**Stated task:** Pull each line holding the word "bodies" from the data.

**JSON records of objects:**
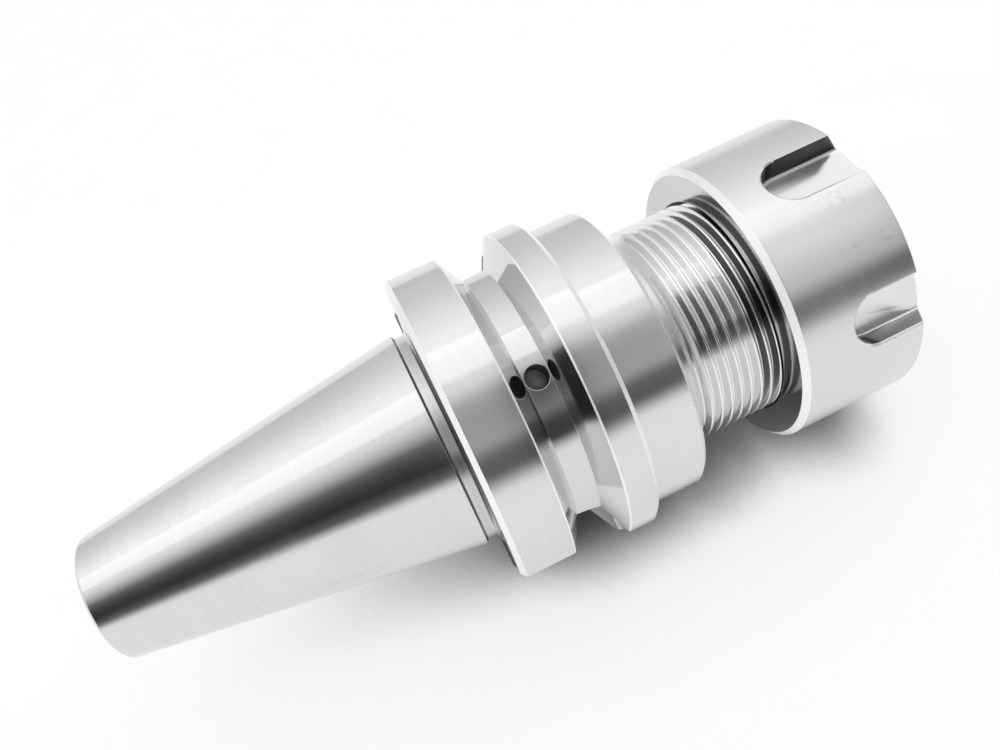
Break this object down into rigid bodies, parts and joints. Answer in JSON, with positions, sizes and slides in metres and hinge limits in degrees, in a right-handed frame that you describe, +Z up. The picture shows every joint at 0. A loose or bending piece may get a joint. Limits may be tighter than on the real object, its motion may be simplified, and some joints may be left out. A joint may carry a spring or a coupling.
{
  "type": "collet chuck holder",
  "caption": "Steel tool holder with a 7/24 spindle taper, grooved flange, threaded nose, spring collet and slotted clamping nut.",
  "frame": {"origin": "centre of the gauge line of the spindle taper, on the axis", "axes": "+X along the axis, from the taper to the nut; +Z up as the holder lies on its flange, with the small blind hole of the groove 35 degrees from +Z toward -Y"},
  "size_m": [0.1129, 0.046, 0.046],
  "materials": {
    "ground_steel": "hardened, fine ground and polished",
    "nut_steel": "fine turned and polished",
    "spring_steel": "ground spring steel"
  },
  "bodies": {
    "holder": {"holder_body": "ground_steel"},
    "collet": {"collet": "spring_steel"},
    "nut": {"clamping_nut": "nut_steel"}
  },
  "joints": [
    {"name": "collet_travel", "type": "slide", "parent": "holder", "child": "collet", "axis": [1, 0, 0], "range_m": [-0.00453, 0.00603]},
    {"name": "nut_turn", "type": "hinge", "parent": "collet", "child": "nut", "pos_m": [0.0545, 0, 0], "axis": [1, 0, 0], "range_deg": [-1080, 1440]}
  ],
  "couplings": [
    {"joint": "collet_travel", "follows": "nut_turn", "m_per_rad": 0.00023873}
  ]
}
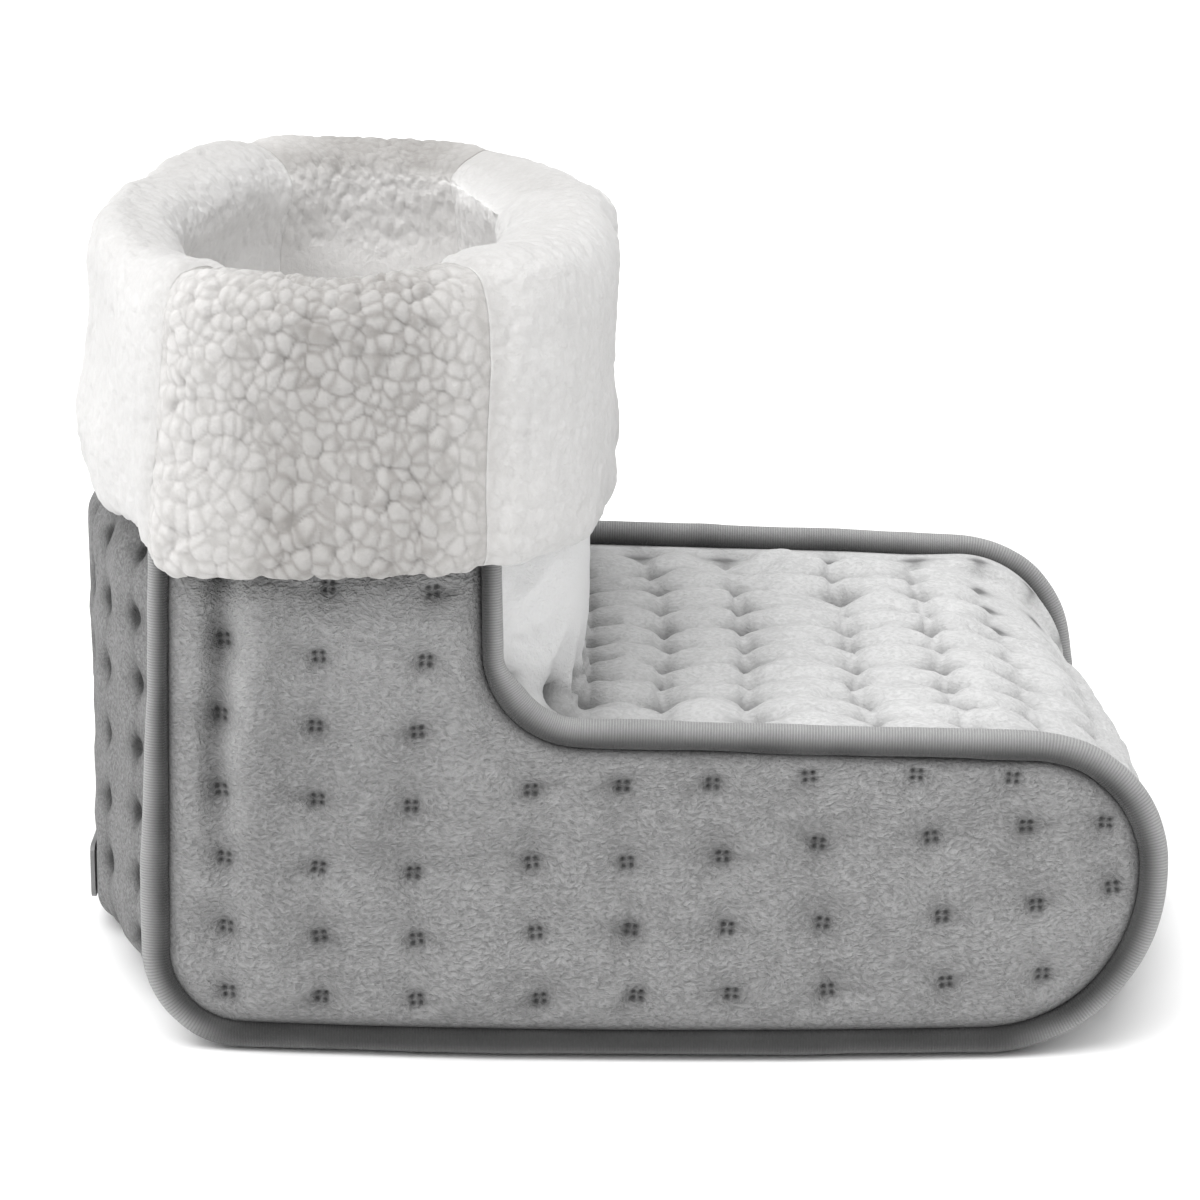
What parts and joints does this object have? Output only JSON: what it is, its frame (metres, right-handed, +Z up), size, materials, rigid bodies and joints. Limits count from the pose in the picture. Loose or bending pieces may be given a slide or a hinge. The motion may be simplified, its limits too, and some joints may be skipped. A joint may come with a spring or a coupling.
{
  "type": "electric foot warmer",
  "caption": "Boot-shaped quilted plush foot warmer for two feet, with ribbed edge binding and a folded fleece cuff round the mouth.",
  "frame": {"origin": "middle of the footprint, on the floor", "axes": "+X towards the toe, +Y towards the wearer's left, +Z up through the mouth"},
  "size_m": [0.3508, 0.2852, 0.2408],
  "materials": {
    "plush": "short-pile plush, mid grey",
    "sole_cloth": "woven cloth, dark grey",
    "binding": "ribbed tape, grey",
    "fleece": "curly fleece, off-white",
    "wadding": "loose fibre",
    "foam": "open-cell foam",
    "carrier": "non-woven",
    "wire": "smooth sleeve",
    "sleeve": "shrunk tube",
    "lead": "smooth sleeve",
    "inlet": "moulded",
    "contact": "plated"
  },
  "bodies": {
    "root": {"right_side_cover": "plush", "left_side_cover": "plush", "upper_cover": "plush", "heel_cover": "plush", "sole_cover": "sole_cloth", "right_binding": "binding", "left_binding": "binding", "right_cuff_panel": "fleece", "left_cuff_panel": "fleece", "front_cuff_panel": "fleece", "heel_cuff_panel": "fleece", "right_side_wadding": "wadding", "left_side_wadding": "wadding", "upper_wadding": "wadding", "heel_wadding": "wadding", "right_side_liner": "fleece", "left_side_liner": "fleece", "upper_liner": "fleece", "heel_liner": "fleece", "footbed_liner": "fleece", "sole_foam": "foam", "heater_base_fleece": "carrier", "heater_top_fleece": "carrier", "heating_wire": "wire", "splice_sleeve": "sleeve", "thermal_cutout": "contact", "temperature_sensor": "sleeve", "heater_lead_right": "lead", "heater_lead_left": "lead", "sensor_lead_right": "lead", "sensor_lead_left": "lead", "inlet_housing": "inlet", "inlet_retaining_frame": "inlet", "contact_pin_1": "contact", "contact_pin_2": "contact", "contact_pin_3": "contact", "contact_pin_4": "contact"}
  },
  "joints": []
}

**The solution:**
Break this object down into rigid bodies, parts and joints. Answer in JSON, with positions, sizes and slides in metres and hinge limits in degrees, in a right-handed frame that you describe, +Z up. The picture shows every joint at 0. A loose or bending piece may get a joint. Limits may be tighter than on the real object, its motion may be simplified, and some joints may be left out. A joint may carry a spring or a coupling.
  "bodies": {
What parts and joints does this object have? Output only JSON: what it is, its frame (metres, right-handed, +Z up), size, materials, rigid bodies and joints. Limits count from the pose in the picture. Loose or bending pieces may be given a slide or a hinge. The motion may be simplified, its limits too, and some joints may be skipped. A joint may come with a spring or a coupling.
  "bodies": {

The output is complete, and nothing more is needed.